**Do this:** Restate all of the data exactly.

— Begin Source material —

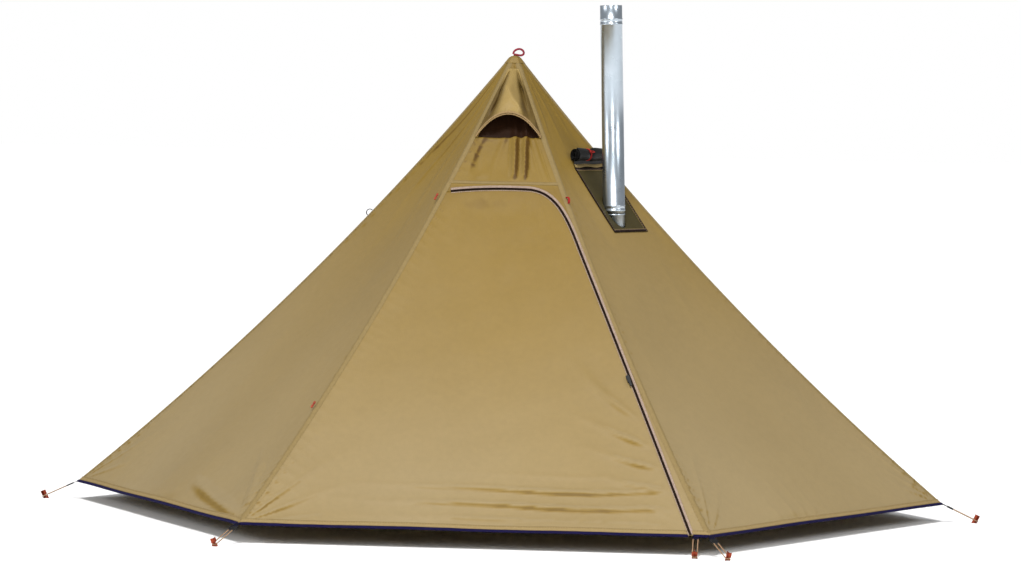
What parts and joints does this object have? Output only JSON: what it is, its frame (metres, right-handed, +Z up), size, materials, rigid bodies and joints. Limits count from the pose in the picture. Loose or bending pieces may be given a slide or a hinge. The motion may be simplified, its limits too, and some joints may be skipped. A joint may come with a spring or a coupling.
{
  "type": "hexagonal pyramid tent",
  "caption": "Hexagonal pyramid tent on a centre pole, with a zipped door, a hooded vent, pegged corners, and a stove jack with its flue pipe.",
  "frame": {"origin": "centre of the flat underside of the centre pole's foot, on the ground; the pegs are driven in and reach below it", "axes": "+Z up; -Y out through the door; +X to the right of a person facing the door, along the longest diagonal of the hexagon"},
  "size_m": [3.4858, 3.0278, 2.0056],
  "materials": {
    "canopy_fabric": "matte",
    "binding": "matte",
    "zip_tape": "matte",
    "zip_metal": "satin",
    "mesh": "matte",
    "jack_fabric": "matte",
    "flap_fabric": "matte",
    "red_cord": "matte",
    "webbing": "matte",
    "cord": "matte",
    "peg_metal": "satin",
    "black_plastic": "satin",
    "red_plastic": "satin",
    "stainless": "satin",
    "pole_alloy": "satin"
  },
  "bodies": {
    "tent": {"front_panel": "canopy_fabric", "panel_front_right": "canopy_fabric", "panel_back_right": "canopy_fabric", "panel_back": "canopy_fabric", "panel_back_left": "canopy_fabric", "panel_front_left": "canopy_fabric", "vent_hood": "canopy_fabric", "apex_cap": "canopy_fabric", "ridge_tapes": "canopy_fabric", "hem_binding": "binding", "stove_jack_binding": "binding", "zip_tape_canopy": "zip_tape", "vent_mesh": "mesh", "stove_jack_patch": "jack_fabric", "apex_loop": "red_cord", "apex_pole_cup": "webbing", "guy_loop_front_left": "webbing", "guy_loop_front_right": "webbing", "guy_loop_back_right": "webbing", "guy_loop_back_left": "webbing", "corner_cord_1": "cord", "corner_cord_2": "cord", "corner_cord_3": "cord", "corner_cord_4": "cord", "corner_cord_5": "cord", "corner_cord_6": "cord", "door_base_cord": "cord", "peg_1": "peg_metal", "peg_2": "peg_metal", "peg_3": "peg_metal", "peg_4": "peg_metal", "peg_5": "peg_metal", "peg_6": "peg_metal", "peg_7": "peg_metal", "corner_buckle_1": "black_plastic", "corner_buckle_2": "black_plastic", "corner_buckle_3": "black_plastic", "corner_buckle_4": "black_plastic", "corner_buckle_5": "black_plastic", "corner_buckle_6": "black_plastic", "pole_foot": "black_plastic", "pole_clamp": "black_plastic", "door_toggle_upper": "red_plastic", "door_toggle_lower": "red_plastic", "pole_lower": "pole_alloy"},
    "door": {"door_panel": "canopy_fabric", "zip_tape_door": "zip_tape", "door_hem_binding": "binding"},
    "zip_slider": {"zip_slider": "zip_metal"},
    "zip_pull": {"zip_pull": "zip_metal"},
    "vent_brim": {"vent_brim": "canopy_fabric"},
    "stove_flap": {"stove_flap_roll": "flap_fabric", "stove_flap_tie": "red_cord"},
    "flue": {"flue_lower": "stainless"},
    "flue_top": {"flue_upper": "stainless"},
    "pole_top": {"pole_upper": "pole_alloy", "pole_tip": "black_plastic"}
  },
  "joints": [
    {"name": "door_swing", "type": "hinge", "parent": "tent", "child": "door", "pos_m": [-0.80356, -1.39181, 0.07702], "axis": [-0.3511, -0.6081, -0.712], "range_deg": [0, 170]},
    {"name": "zip_slider_run", "type": "slide", "parent": "door", "child": "zip_slider", "axis": [-0.3385, 0.6349, 0.6944], "range_m": [-0.24, 0.24]},
    {"name": "zip_pull_swing", "type": "hinge", "parent": "zip_slider", "child": "zip_pull", "pos_m": [0.49039, -0.91963, 0.56352], "axis": [-0.9409, -0.22, -0.2576], "range_deg": [0, 120]},
    {"name": "vent_brim_tilt", "type": "hinge", "parent": "tent", "child": "vent_brim", "pos_m": [0, -0.233, 1.3845], "axis": [1, 0, 0], "range_deg": [0, 95]},
    {"name": "stove_flap_fold", "type": "hinge", "parent": "tent", "child": "stove_flap", "pos_m": [0.26211, -0.15133, 1.284], "axis": [0.5, 0.866, 0], "range_deg": [0, 14]},
    {"name": "flue_slide", "type": "slide", "parent": "tent", "child": "flue", "axis": [-0.0349, 0, 0.9994], "range_m": [-0.15, 0.35]},
    {"name": "flue_top_lift", "type": "slide", "parent": "flue", "child": "flue_top", "axis": [-0.0349, 0, 0.9994], "range_m": [0, 0.05]},
    {"name": "pole_telescope", "type": "slide", "parent": "tent", "child": "pole_top", "axis": [0, 0, 1], "range_m": [-0.55, 0]}
  ]
}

— End Source material —

**In response:**
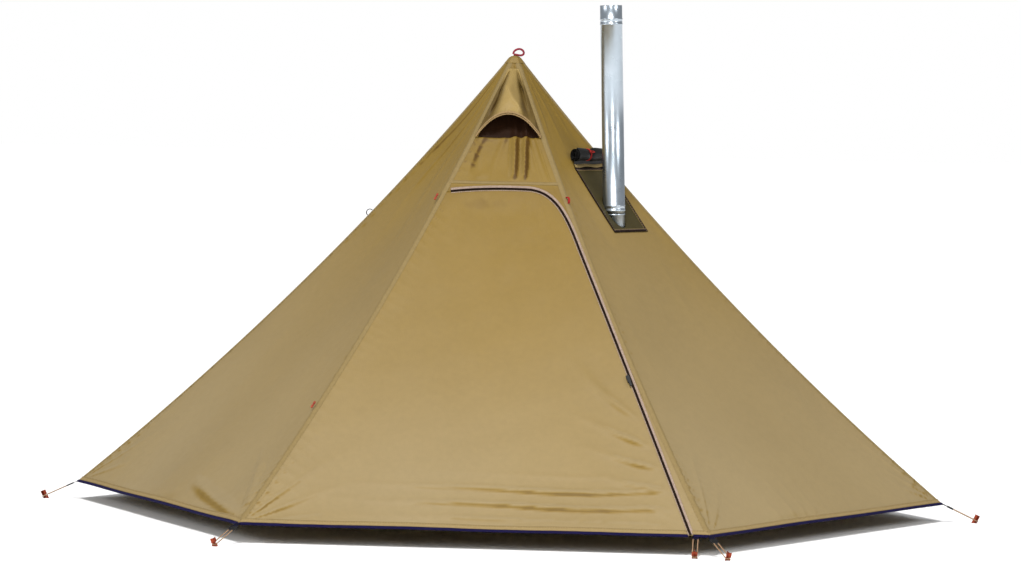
What parts and joints does this object have? Output only JSON: what it is, its frame (metres, right-handed, +Z up), size, materials, rigid bodies and joints. Limits count from the pose in the picture. Loose or bending pieces may be given a slide or a hinge. The motion may be simplified, its limits too, and some joints may be skipped. A joint may come with a spring or a coupling.
{
  "type": "hexagonal pyramid tent",
  "caption": "Hexagonal pyramid tent on a centre pole, with a zipped door, a hooded vent, pegged corners, and a stove jack with its flue pipe.",
  "frame": {"origin": "centre of the flat underside of the centre pole's foot, on the ground; the pegs are driven in and reach below it", "axes": "+Z up; -Y out through the door; +X to the right of a person facing the door, along the longest diagonal of the hexagon"},
  "size_m": [3.4858, 3.0278, 2.0056],
  "materials": {
    "canopy_fabric": "matte",
    "binding": "matte",
    "zip_tape": "matte",
    "zip_metal": "satin",
    "mesh": "matte",
    "jack_fabric": "matte",
    "flap_fabric": "matte",
    "red_cord": "matte",
    "webbing": "matte",
    "cord": "matte",
    "peg_metal": "satin",
    "black_plastic": "satin",
    "red_plastic": "satin",
    "stainless": "satin",
    "pole_alloy": "satin"
  },
  "bodies": {
    "tent": {"front_panel": "canopy_fabric", "panel_front_right": "canopy_fabric", "panel_back_right": "canopy_fabric", "panel_back": "canopy_fabric", "panel_back_left": "canopy_fabric", "panel_front_left": "canopy_fabric", "vent_hood": "canopy_fabric", "apex_cap": "canopy_fabric", "ridge_tapes": "canopy_fabric", "hem_binding": "binding", "stove_jack_binding": "binding", "zip_tape_canopy": "zip_tape", "vent_mesh": "mesh", "stove_jack_patch": "jack_fabric", "apex_loop": "red_cord", "apex_pole_cup": "webbing", "guy_loop_front_left": "webbing", "guy_loop_front_right": "webbing", "guy_loop_back_right": "webbing", "guy_loop_back_left": "webbing", "corner_cord_1": "cord", "corner_cord_2": "cord", "corner_cord_3": "cord", "corner_cord_4": "cord", "corner_cord_5": "cord", "corner_cord_6": "cord", "door_base_cord": "cord", "peg_1": "peg_metal", "peg_2": "peg_metal", "peg_3": "peg_metal", "peg_4": "peg_metal", "peg_5": "peg_metal", "peg_6": "peg_metal", "peg_7": "peg_metal", "corner_buckle_1": "black_plastic", "corner_buckle_2": "black_plastic", "corner_buckle_3": "black_plastic", "corner_buckle_4": "black_plastic", "corner_buckle_5": "black_plastic", "corner_buckle_6": "black_plastic", "pole_foot": "black_plastic", "pole_clamp": "black_plastic", "door_toggle_upper": "red_plastic", "door_toggle_lower": "red_plastic", "pole_lower": "pole_alloy"},
    "door": {"door_panel": "canopy_fabric", "zip_tape_door": "zip_tape", "door_hem_binding": "binding"},
    "zip_slider": {"zip_slider": "zip_metal"},
    "zip_pull": {"zip_pull": "zip_metal"},
    "vent_brim": {"vent_brim": "canopy_fabric"},
    "stove_flap": {"stove_flap_roll": "flap_fabric", "stove_flap_tie": "red_cord"},
    "flue": {"flue_lower": "stainless"},
    "flue_top": {"flue_upper": "stainless"},
    "pole_top": {"pole_upper": "pole_alloy", "pole_tip": "black_plastic"}
  },
  "joints": [
    {"name": "door_swing", "type": "hinge", "parent": "tent", "child": "door", "pos_m": [-0.80356, -1.39181, 0.07702], "axis": [-0.3511, -0.6081, -0.712], "range_deg": [0, 170]},
    {"name": "zip_slider_run", "type": "slide", "parent": "door", "child": "zip_slider", "axis": [-0.3385, 0.6349, 0.6944], "range_m": [-0.24, 0.24]},
    {"name": "zip_pull_swing", "type": "hinge", "parent": "zip_slider", "child": "zip_pull", "pos_m": [0.49039, -0.91963, 0.56352], "axis": [-0.9409, -0.22, -0.2576], "range_deg": [0, 120]},
    {"name": "vent_brim_tilt", "type": "hinge", "parent": "tent", "child": "vent_brim", "pos_m": [0, -0.233, 1.3845], "axis": [1, 0, 0], "range_deg": [0, 95]},
    {"name": "stove_flap_fold", "type": "hinge", "parent": "tent", "child": "stove_flap", "pos_m": [0.26211, -0.15133, 1.284], "axis": [0.5, 0.866, 0], "range_deg": [0, 14]},
    {"name": "flue_slide", "type": "slide", "parent": "tent", "child": "flue", "axis": [-0.0349, 0, 0.9994], "range_m": [-0.15, 0.35]},
    {"name": "flue_top_lift", "type": "slide", "parent": "flue", "child": "flue_top", "axis": [-0.0349, 0, 0.9994], "range_m": [0, 0.05]},
    {"name": "pole_telescope", "type": "slide", "parent": "tent", "child": "pole_top", "axis": [0, 0, 1], "range_m": [-0.55, 0]}
  ]
}